WHAT YOU ARE ASKED TO DO: Present every line in which the string "Blender" appears.

RECORDS FOR THIS EXERCISE:
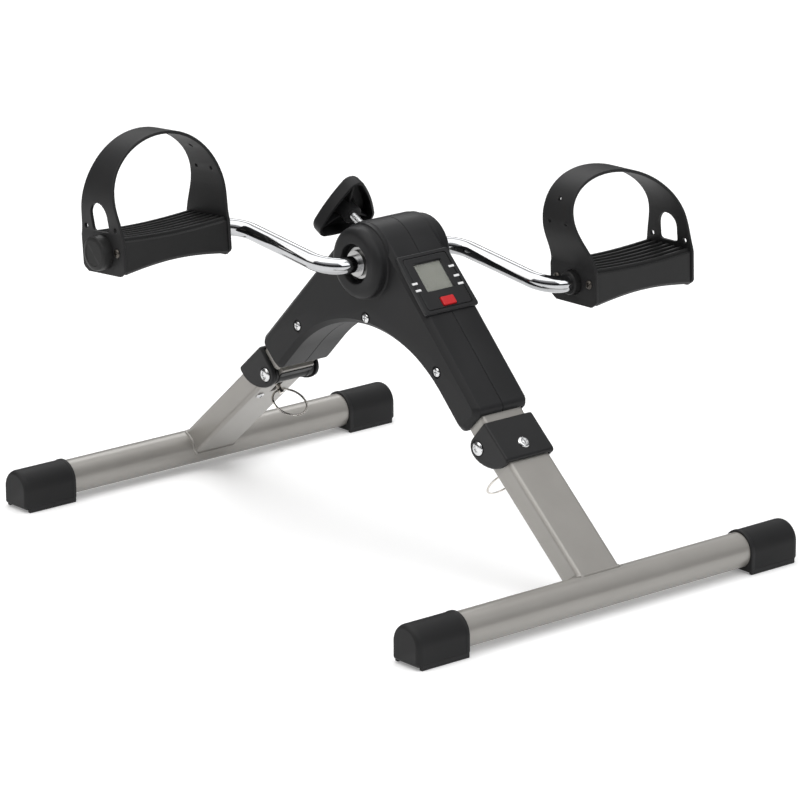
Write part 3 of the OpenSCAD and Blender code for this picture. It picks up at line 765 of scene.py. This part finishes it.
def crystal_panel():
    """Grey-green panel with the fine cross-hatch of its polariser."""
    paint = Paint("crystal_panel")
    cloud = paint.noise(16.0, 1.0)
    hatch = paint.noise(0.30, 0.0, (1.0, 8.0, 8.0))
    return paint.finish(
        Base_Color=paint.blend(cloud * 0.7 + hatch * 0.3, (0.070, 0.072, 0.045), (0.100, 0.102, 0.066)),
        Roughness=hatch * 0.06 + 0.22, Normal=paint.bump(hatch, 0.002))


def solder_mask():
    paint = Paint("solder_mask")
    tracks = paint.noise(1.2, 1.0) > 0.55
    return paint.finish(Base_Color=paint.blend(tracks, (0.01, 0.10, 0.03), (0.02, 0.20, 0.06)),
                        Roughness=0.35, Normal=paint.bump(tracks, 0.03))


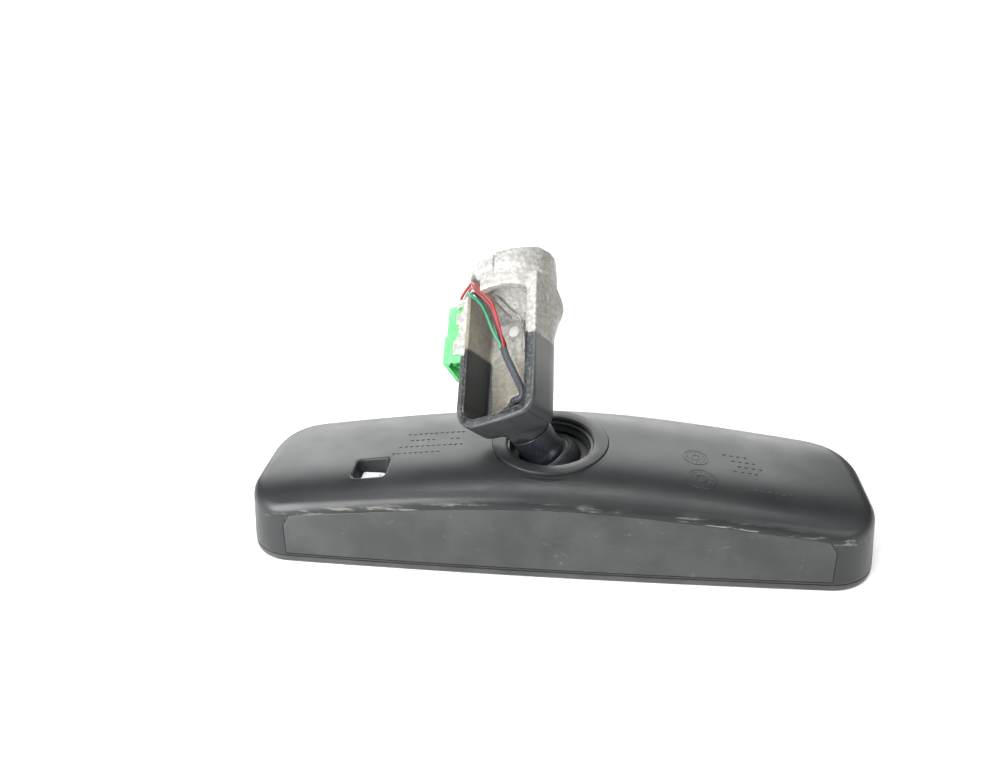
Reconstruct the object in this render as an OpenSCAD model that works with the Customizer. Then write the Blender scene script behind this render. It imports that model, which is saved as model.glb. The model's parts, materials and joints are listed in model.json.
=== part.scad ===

SOLUTION FOR THIS EXERCISE:
Write part 3 of the OpenSCAD and Blender code for this picture. It picks up at line 765 of scene.py. This part finishes it.
Reconstruct the object in this render as an OpenSCAD model that works with the Customizer. Then write the Blender scene script behind this render. It imports that model, which is saved as model.glb. The model's parts, materials and joints are listed in model.json.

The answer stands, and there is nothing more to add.